A practical example is a GenAI assistant drafting a compliance summary for internal staff. One run may produce a clear, policy-aligned explanation, while later runs introduce ambiguity about escalation thresholds or reporting duties. RAIDT handles this better than a generic AI governance approach because it requires the organisation to treat each run as evidence and then compare runs systematically. Instead of saying only that the tool was "tested", RAIDT can show how many times it was run, what changed, what stayed stable, and how that evidence affected the score profile.

Practical example in RAIDT terms

In healthcare administration, imagine a GenAI system used to draft discharge-information summaries for patients with diabetes. The use case appears simple: the clinician provides structured notes and the system generates a patient-friendly summary.
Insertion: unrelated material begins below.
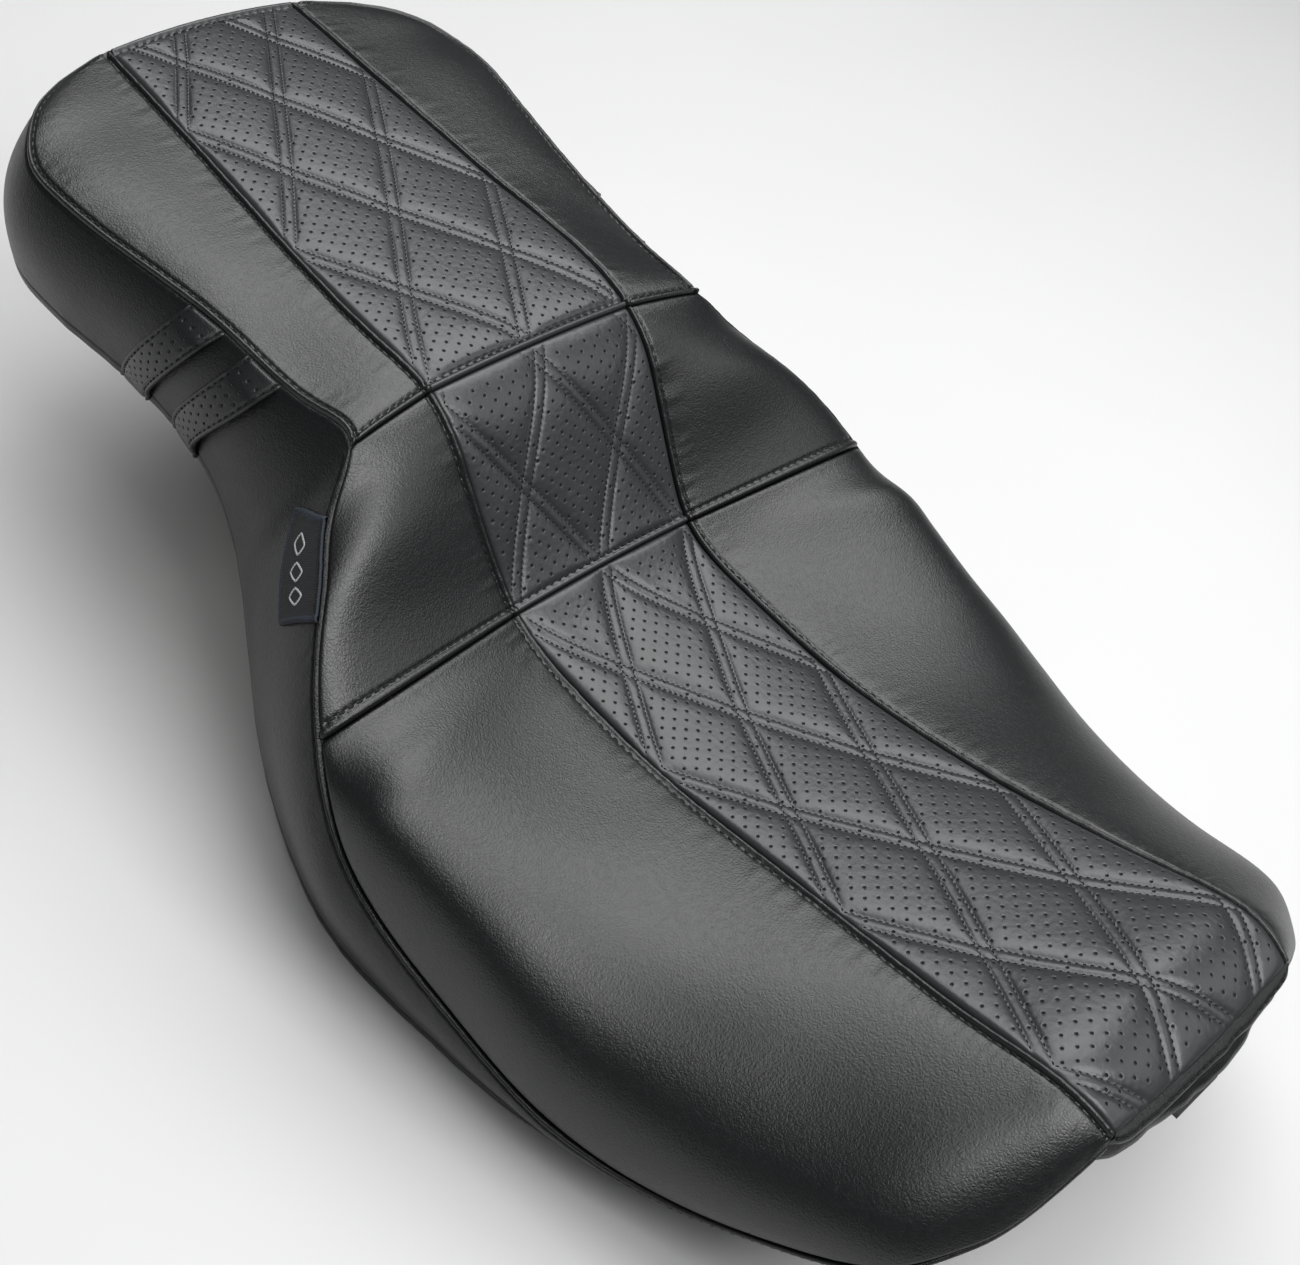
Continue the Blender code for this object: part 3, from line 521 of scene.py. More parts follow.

The run-level issue is that repeated runs with the same notes and prompt template may differ in how clearly they present medication timing, warning signs and follow-up instructions.

Under RAIDT, the evidence needed would include the prompt template, model and configuration details, timestamps, all repeated outputs, reviewer annotations, and a record of which omissions or ambiguities appeared across runs. The most affected pillars would be Dependability, Auditability and Traceability, with Responsibility also implicated because the organisation must decide what level of variation is acceptable for patient communication.

Repeated runs improve governance readiness here by showing whether the system is consistently safe enough for supervised use, whether certain failure patterns recur, and whether extra controls are needed before deployment. A single strong output might support optimism; repeated runs support a defensible governance judgement.

Detailed link to RAIDT

Repeated runs links to RAIDT in four ways.

First, it connects to RAIDT's core idea that governance should be anchored in evidence from actual uses of generative AI rather than in abstract compliance statements.
Second, it links directly to the run because repetition only has value when each run is defined, comparable and documented at the level of task, configuration, time and context.
Third, it strengthens both the evidence pack and the score profile by supplying comparative material about stability, variance, failure modes and reviewer judgement.
Fourth, it supports reviewability, contestability, audit readiness and organisational learning because repeated runs allow others to inspect not only what happened once, but what tends to happen across comparable executions.

Repeated runs ? Run-level evidence ? Evidence pack ? RAIDT score profile ? Governance readiness

Link to the five RAIDT pillars

Responsibility

Repeated runs support Responsibility by forcing explicit decisions about test design, acceptable variance, escalation thresholds and human oversight. They make it harder for a team to rely on informal impressions or selective examples when claiming a tool is ready for use.